Absent hints I made judgment calls as to what sort of hide the monster effectively had and that became definitive. That was also used to derive a DEX for the monster. Conversely, if the monster hand 16 DEX in its entry we could infer the AC from the implied armor bonus.
 

Celebrim

Legend
I think even more than that, having 40%* of all magic weapons be swords and 70% of those be longswords** -- in a game where the magic also adds to the effectiveness of combat and is necessary to even fight certain opponents -- makes switch-hitting to maximize against the WvsAC charts just not many peoples' top priority.
* and a significant portion of the other 60% being archery equipment (the sword guy would also use but not use instead of the sword) or likely-meant-for-the-cleric weapons,
**two-handed sword's only main downfall is they were 1% of magical swords.

True, swords always had an advantage in terms of random generated treasure and I did like the random treasure tables.

But, for NPCs I applied the rules in the appendix for generating PC and NPC parties of higher than first level.
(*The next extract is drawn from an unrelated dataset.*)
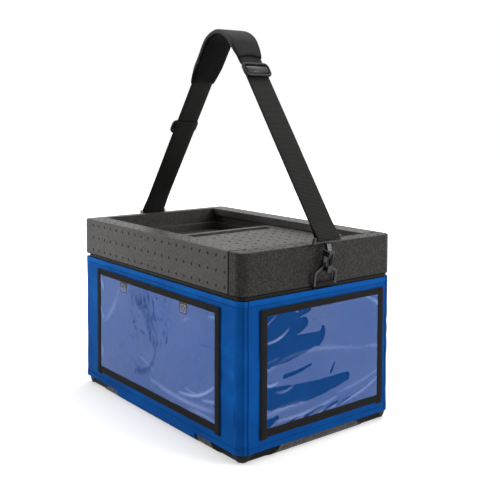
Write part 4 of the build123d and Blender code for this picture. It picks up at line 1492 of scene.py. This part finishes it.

Those rules implied an NPC fighter had a chance per level of experience of having a +1 bonus on the weapon he was carrying. So if there was an evil warlord in the dungeon that I thought would be cool to have a halberd or a morningstar then I either rolled for it or just assigned an appropriately plussed weapon.

And that doesn't get into the fact that random generation and treasure types don't really apply technically to placed treasure in dungeons, just to random encounters. So I was perfectly free to put a footman's flail +2/+4 versus shapechangers in a dungeon just because I wanted to, even if such a weapon couldn't be generated by a random table.